Most likely because it identifies them long before the patches hit the
list :)

>         and the cause is likely easily visible in the patch series
> that causes the failure. So overall the shorter running time is
> considered the more important factor.

The time savings are simply too large to be left on the table.

I agree with the idea that most of the time the offending device should
be fairly obvious.  But when it isn't, having a way to let the test do
the work of pinpointing the device would be sooo nice.  Can we keep the
slow & thorough checking as a run-time option?

> Signed-off-by: Daniel P. Berrangé <berrange@redhat.com>

Thanks!


Re: [PATCH] tests: improve performance of device-introspect-test
Posted by Thomas Huth 3 years, 8 months ago
On 10/07/2020 22.03, Markus Armbruster wrote:
[...]
>   With -m slow, we test 2 * #machines * #devices introspections,
>   i.e. from 132 (tricore) to over 10k (ppc 13046, ppc64 23426, arm
>   82708, aarch64 89760).  Median is ~1600, sum is ~260k.
> 
>   Except we actually test just 89k now, because the test *fails* for arm
>   and aarch64 after some 500 introspections: introspecting device
>   msf2-soc with machine ast2600-evb makes QEMU terminate unsuccessfully
>   with "Unsupported NIC model: ftgmac100".  Cause: m2sxxx_soc_initfn()
>   calls qemu_check_nic_model().  Goes back to commit 05b7374a58 "msf2:
>   Add EMAC block to SmartFusion2 SoC", merged some ten weeks ago.  This
>   is exactly the kind of mistake the test is designed to catch.  How
>   come it wasn't?  Possibly due to unlucky combination with the slowdown
>   discussed in the next item (but that was less than four weeks ago).

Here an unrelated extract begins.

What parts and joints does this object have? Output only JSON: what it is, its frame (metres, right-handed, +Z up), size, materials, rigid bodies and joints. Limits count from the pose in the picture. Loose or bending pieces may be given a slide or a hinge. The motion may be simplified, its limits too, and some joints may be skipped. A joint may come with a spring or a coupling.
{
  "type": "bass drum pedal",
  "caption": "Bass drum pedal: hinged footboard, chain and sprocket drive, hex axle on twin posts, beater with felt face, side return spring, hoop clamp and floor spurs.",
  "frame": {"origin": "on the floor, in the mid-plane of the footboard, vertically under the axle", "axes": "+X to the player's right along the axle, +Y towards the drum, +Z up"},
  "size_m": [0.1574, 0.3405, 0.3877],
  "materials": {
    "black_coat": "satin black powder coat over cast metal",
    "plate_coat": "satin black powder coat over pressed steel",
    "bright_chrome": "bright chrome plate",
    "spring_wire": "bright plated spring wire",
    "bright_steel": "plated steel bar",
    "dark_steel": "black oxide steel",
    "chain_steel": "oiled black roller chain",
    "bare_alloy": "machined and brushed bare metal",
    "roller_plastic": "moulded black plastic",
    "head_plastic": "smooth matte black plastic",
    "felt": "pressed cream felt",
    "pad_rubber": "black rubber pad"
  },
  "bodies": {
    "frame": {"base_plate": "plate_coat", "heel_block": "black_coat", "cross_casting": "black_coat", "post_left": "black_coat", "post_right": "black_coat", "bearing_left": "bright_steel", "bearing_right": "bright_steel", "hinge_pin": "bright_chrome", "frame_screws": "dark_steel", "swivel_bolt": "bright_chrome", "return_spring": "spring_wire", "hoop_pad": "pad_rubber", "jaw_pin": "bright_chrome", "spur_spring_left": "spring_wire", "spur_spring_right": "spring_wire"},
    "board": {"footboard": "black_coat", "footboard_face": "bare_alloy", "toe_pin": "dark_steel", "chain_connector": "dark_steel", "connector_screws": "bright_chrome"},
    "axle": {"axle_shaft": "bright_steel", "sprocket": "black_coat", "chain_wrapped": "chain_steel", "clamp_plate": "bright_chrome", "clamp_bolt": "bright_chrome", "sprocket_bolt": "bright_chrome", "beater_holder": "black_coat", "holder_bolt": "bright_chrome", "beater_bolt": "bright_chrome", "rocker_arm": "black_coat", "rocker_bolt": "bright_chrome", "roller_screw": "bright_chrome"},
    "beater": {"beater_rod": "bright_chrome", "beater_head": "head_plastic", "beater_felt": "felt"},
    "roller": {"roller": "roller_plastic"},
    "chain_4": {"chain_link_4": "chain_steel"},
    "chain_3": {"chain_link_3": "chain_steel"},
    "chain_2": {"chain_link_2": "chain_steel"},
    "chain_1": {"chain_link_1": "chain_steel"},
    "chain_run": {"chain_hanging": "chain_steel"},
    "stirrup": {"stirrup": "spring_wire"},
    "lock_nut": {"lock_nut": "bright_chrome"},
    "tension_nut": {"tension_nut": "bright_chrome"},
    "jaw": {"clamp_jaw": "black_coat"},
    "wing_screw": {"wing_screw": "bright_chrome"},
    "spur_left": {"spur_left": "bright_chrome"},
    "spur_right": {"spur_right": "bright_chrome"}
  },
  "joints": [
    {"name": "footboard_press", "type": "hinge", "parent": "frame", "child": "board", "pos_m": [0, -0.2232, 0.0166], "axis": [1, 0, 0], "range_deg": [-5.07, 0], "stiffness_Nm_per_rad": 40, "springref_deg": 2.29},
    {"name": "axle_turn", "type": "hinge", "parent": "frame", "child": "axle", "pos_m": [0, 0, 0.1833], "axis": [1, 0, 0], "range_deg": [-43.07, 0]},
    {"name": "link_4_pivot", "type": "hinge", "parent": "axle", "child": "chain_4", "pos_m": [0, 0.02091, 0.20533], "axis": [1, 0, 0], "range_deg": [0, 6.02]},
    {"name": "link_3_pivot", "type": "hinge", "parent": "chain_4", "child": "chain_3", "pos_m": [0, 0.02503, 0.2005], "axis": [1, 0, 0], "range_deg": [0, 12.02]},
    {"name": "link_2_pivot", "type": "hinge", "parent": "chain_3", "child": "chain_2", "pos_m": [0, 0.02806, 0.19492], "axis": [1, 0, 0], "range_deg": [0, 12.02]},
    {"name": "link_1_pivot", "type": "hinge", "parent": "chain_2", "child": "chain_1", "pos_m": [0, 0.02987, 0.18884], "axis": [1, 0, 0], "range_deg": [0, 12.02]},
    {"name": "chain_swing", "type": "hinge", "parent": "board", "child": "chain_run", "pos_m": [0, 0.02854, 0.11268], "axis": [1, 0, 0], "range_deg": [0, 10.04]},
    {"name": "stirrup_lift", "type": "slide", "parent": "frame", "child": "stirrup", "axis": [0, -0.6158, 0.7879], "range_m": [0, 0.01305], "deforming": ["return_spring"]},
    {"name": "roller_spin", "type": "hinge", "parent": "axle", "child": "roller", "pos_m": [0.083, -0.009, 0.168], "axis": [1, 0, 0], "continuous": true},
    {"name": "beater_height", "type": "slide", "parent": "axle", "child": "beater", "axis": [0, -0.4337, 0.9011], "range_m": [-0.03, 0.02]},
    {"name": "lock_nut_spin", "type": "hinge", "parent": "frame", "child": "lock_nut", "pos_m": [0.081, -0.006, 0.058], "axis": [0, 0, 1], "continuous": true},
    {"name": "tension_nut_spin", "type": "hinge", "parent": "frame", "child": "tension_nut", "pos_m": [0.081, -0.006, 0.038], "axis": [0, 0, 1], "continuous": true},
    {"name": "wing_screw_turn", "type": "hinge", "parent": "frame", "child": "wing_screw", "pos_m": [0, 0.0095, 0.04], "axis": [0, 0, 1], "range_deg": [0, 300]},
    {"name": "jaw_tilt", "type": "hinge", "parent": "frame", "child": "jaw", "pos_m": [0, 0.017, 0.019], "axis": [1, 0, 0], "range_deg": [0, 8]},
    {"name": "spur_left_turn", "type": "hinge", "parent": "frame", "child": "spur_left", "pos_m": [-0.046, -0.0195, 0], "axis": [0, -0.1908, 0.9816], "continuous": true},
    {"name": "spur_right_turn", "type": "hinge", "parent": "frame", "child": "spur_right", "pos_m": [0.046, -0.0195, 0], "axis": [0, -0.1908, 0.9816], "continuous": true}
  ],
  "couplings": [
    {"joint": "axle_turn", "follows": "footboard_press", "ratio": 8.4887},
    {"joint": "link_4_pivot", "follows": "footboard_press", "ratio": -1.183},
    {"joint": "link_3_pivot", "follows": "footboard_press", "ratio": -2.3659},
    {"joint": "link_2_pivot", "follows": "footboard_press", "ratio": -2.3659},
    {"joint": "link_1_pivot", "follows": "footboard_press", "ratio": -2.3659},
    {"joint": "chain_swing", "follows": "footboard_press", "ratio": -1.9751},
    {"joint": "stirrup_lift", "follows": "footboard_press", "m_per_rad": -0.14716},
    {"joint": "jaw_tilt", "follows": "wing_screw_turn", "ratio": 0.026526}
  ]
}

Well, the explanation is simpler: Nobody ran the
device-introspection-test with the arm target in slow mode! Hardly
anybody runs the tests with SPEED=slow, and in the CI, we currently only
run the test in slow mode for the i386-softmmu, ppc64-softmmu and
mips64-softmmu targets. Simply because testing with arm was toooo slow
when I wrote that CI script, I didn't want to wait endlessly here.

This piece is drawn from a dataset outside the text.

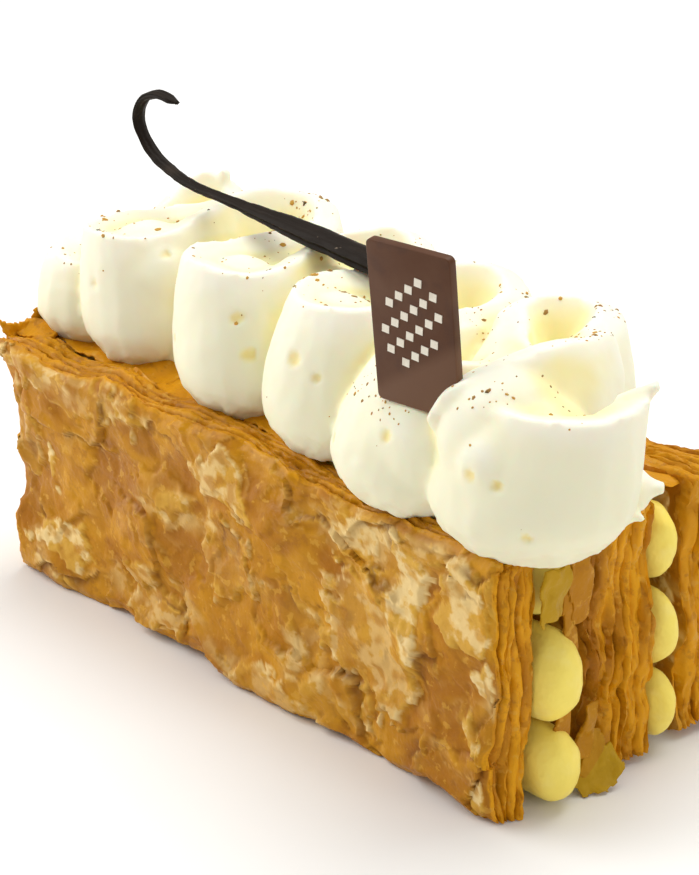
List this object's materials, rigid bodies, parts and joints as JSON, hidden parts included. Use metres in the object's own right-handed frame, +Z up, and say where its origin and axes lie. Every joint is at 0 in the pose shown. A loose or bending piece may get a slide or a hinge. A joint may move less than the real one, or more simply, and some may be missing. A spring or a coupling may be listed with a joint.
{
  "type": "mille feuille slice",
  "caption": "Puff pastry slice lying on its side: three upright pastry slabs with custard ropes between them, a ribbon of whipped cream on top, a vanilla pod and a small chocolate plaque.",
  "frame": {"origin": "middle of the slice's outer box, on the surface it stands on", "axes": "+X along the slice towards the cut end with the overhanging cream, -Y out of the front crust, +Z up"},
  "size_m": [0.1395, 0.0543, 0.087],
  "materials": {
    "baked_crust": "matte, crisp baked pastry",
    "custard": "satin, set custard",
    "whipped_cream": "satin, firm cream",
    "dried_pod": "dull, wrinkled",
    "chocolate": "satin, tempered"
  },
  "bodies": {
    "root": {"pastry_front": "baked_crust", "pastry_middle": "baked_crust", "pastry_back": "baked_crust", "custard_front_1": "custard", "custard_front_2": "custard", "custard_front_3": "custard", "custard_rear_1": "custard", "custard_rear_2": "custard", "custard_rear_3": "custard", "whipped_cream": "whipped_cream", "vanilla_pod": "dried_pod", "chocolate_plaque": "chocolate"}
  },
  "joints": []
}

But now with the speedup patch from Daniel, and maybe with some smarter
checks in the YML file (I now know that there are things like "only:
changes:" keywords so we could e.g. only run that test if something in
hw/arm/* has changed), I think it should be feasible to get this
included in the CI, too.

 Thomas


Re: [PATCH] tests: improve performance of device-introspect-test
Posted by Daniel P. Berrangé 3 years, 8 months ago
On Fri, Jul 10, 2020 at 10:03:56PM +0200, Markus Armbruster wrote:
> Daniel P. Berrangé <berrange@redhat.com> writes:
> 
> > Total execution time with "-m slow" and x86_64 QEMU, drops from 3
> > minutes 15 seconds, down to 54 seconds.
> >
> > Individual tests drop from 17-20 seconds, down to 3-4 seconds.
> 
> Nice!
> 
> A few observations on this test (impatient readers may skip to
> "Conclusions"):

snip

> * The number of known device types varies between targets from 33
>   (tricore) to several hundreds (x86_64+i386: 421, ppc 593, arm 667,
>   aarch64 680, ppc64 689).  Median is 215, sum is 7485.

snip

> * The test matrix is *expensive*.  Testing even a simple QMP query is
>   when you do it a quarter million times.  ARM is the greediest pig by
>   far (170k introspections, almost two thirds of the total!), followed
>   by ppc (36k), x86 (12k) and mips (11k).  Ideas on trimming excess are
>   welcome.  I'm not even sure anymore this should be a qtest.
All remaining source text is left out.